What is your background and areas of expertise as a trainer:

I've been a full time trainer for 18 years. I started studying exercise science and taking nutritional courses during my college years in the early 90's. Funny enough, much of what I've learned in the 90's pertaining to both exercise and nutrition is now considered flat out wrong... i.e. how to stretch, how to perform exercises, what's healthy to eat, etc. This ever evolving factor makes health and fitness science so interesting.

Since becoming a personal trainer, every year I make sure I take continuing educational credits to keep up with the latest science. My numerous certifications range from performance enhancement, corrective exercise, pre-natal, and nutrition.
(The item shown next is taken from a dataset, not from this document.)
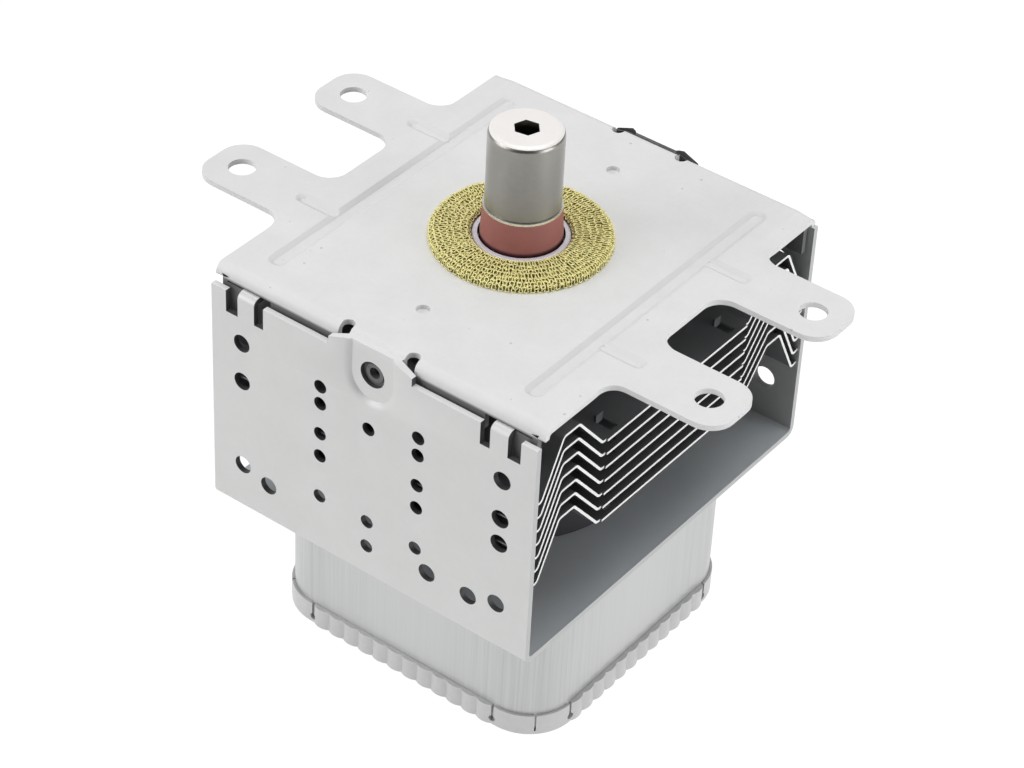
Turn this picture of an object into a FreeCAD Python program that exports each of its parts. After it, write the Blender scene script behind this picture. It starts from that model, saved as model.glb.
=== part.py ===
"""Microwave-oven magnetron: a sealed tube between two ring magnets, clamped in a folded yoke.

Millimetres. The origin is on the antenna's axis at the upper face of the mounting plate. +Z points
along the antenna, X runs along the mounting ears (the air blows through the fins this way) and Y runs
across the two closed walls of the yoke.
"""
import FreeCAD, Part

import math
import os

import Sketcher

V = FreeCAD.Vector

# Every length that can be set by itself. Angles are in degrees.
SIZES = (
    # yoke
    ("yoke_width", 79.7),
    ("yoke_sheet", 1.3),
    ("yoke_bend", 2.3),
    ("yoke_edge_drop", 2.5),
    ("crown_half", 10.2),
    ("crown_drop", 0.7),
    ("thumb_depth", 0.55),
    ("thumb_half", 6.5),
    ("thumb_floor_half", 5.05),
    ("thumb_edge", 0.4),
    ("thumb_shift", 1.0),
    ("tongue_margin", 8.85),
    ("tongue_breadth", 4.2),
    ("tongue_drop", 3.3),
    ("tongue_overlap", 1.0),
    ("tongue_slot_inner", 2.3),
    ("tongue_slot_outer", 3.0),
    ("tongue_slot_drop", 9.0),
    ("vent_bore", 3.0),
    ("tool_bore", 4.0),
    ("rear_bore", 5.0),
    ("vent_reach", 12.1),
    ("vent_high_drop", 15.5),
    ("vent_high_pitch", 4.2),
    ("vent_middle_drop", 27.2),
    ("vent_middle_pitch", 5.6),
    ("vent_low_rise", 13.1),
    ("vent_foot_rise", 6.8),
    ("tool_margin", 7.7),
    ("tool_high_drop", 15.1),
    ("tool_middle_drop", 24.5),
    ("tool_middle_pitch", 6.1),
    ("tool_low_rise", 10.3),
    ("foot_row_rise", 8.4),
    ("foot_row_pitch", 6.75),
    ("foot_row_step", 10.2),
    # mounting plate
    ("plate_overhang", 0.35),
    ("plate_sheet", 1.2),
    ("plate_bend", 2.0),
    ("flange_drop", 6.8),
    ("lobe_drop", 10.0),
    ("lobe_slit_run", 1.6),
    ("flange_corner_cut", 4.15),
    ("ear_pitch", 115.0),
    ("ear_spacing", 35.2),
    ("ear_breadth", 15.3),
    ("ear_nose", 7.0),
    ("ear_corner", 5.4),
    ("ear_crotch", 4.4),
    ("ear_root", 3.8),
    ("ear_bore", 5.8),
    ("pip_bore", 2.9),
    ("pip_depth", 0.9),
    ("pip_reach", 30.9),
    ("rib_margin", 8.8),
    ("rib_end_margin", 6.4),
    ("rib_breadth", 4.2),
    ("rib_depth", 0.45),
    ("rib_slope", 68.0),
    ("ear_rib_run", 11.4),
    ("ear_rib_breadth", 3.4),
    ("notch_reach", 7.95),
    ("notch_breadth", 2.7),
    ("notch_length", 2.8),
    ("tab_cover", 4.6),
    ("tab_bend", 1.6),
    ("clinch_drop", 7.0),
    ("clinch_hole", 5.8),
    ("clinch_gap", 0.8),
    ("clinch_bore", 2.5),
    ("clinch_rise", 0.25),
    # clearances
    ("fit_gap", 0.05),
    ("slide_gap", 0.15),
    ("air_gap", 0.4),
    ("lap_gap", 0.55),
    ("throat_gap", 0.9),
    # antenna stack, from the cap outwards
    ("cap_radius", 7.65),
    ("cap_wall", 0.5),
    ("cap_top", 26.1),
    ("cap_round", 1.3),
    ("cap_hex_radius", 2.75),
    ("cap_hex_turn", 11.0),
    ("brim_overhang", 0.35),
    ("brim_sheet", 0.5),
    ("ceramic_taper", 0.4),
    ("ceramic_wall", 2.35),
    ("ceramic_top", 8.25),
    ("ceramic_foot_drop", 1.6),
    ("neck_lip_width", 0.55),
    ("neck_wall", 0.6),
    ("neck_rise", 1.3),
    ("seat_sheet", 0.6),
    ("gasket_radius", 18.6),
    ("gasket_height", 2.1),
    ("gasket_round", 0.9),
    ("exhaust_radius", 3.0),
    ("exhaust_wall", 0.6),
    ("exhaust_top", 21.5),
    # magnets and tube
    ("magnet_radius", 27.0),
    ("magnet_height", 12.0),
    ("magnet_edge", 0.8),
    ("anode_radius", 19.6),
    ("anode_wall", 2.2),
    ("anode_length", 28.5),
    ("vane_tip", 4.6),
    ("vane_sheet", 1.9),
    ("vane_height", 9.2),
    ("strap_width", 0.9),
    ("strap_height", 0.8),
    ("pole_sheet", 1.6),
    ("pole_boss", 6.6),
    ("pole_bore", 4.7),
    ("pole_reach", 4.8),
    ("hat_radius", 3.4),
    ("hat_sheet", 1.1),
    ("coil_radius", 2.2),
    ("coil_wire", 0.6),
    ("lead_radius", 0.65),
    ("antenna_lead_radius", 1.2),
    # fins, from the magnet's edge out to the yoke
    ("fin_sheet", 0.55),
    ("fin_pitch", 3.36),
    ("fin_clear", 3.0),
    ("fin_side_gap", 0.2),
    ("fin_hat_inset", 0.4),
    ("fin_tuck", 2.3),
    ("fin_climb", 8.15),
    ("fin_peak_run", 4.75),
    ("fin_fall", 6.35),
    ("fin_lip", 1.35),
    ("fin_peak_rise", 9.45),
    ("fin_heel_drop", 2.65),
    ("fin_tip_rise", 0.4),
    ("fin_bend", 1.1),
    ("lance_margin", 1.25),
    ("lance_inset", 4.8),
    ("lance_breadth", 2.2),
    ("lance_length", 3.5),
    ("lance_rise", 1.6),
    # filter box
    ("box_width", 70.2),
    ("box_depth", 68.0),
    ("box_corner", 10.5),
    ("box_shoulder", 3.0),
    ("box_sheet", 0.8),
    ("box_height", 35.5),
    ("lid_sheet", 0.8),
    ("lid_skirt", 5.0),
    ("lid_skirt_wall", 0.6),
    ("flute_rise", 0.55),
    ("flute_front_margin", 1.0),
    ("slit_breadth", 0.6),
    ("slit_relief", 1.5),
    ("corner_slit", 0.4),
    # stem and filter parts
    ("stem_height", 7.0),
    ("stem_fall", 6.8),
    ("terminal_radius", 2.0),
    ("terminal_height", 1.4),
    ("core_radius", 2.2),
    ("core_end", 1.5),
    ("winding_length", 12.0),
    ("winding_wire", 1.3),
    ("choke_fall", 8.1),
    # connector
    ("bay_width", 25.0),
    ("bay_height", 14.0),
    ("bay_reach", 15.5),
    ("bay_inner", 13.0),
    ("bay_wall", 1.6),
    ("bay_rib", 1.8),
    ("bay_floor", 4.0),
    ("bay_flange_rim", 2.5),
    ("bay_flange_sheet", 1.0),
    ("rivet_margin", 4.1),
    ("rivet_edge", 3.9),
    ("rivet_radius", 1.6),
    ("rivet_head", 2.9),
    ("rivet_head_rise", 1.0),
    ("blade_width", 6.3),
    ("blade_sheet", 0.8),
    ("blade_reach", 10.0),
)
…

I've used many different organizations but my last 3 have all been from NASM. I'm proud to say that I know I've arrived as a fitness expert when the organizations that certify me start to refer me their own clients.

My expertise as a trainer is in helping clients to reach their full, optimal potential in fitness and health. I've had much success with clients from all walks of life. There isn't a health and fitness goal that can't be attained. I'm excellent with helping clients becoming psychologically fit: establishing a healthy relationship with nutrition and exercise.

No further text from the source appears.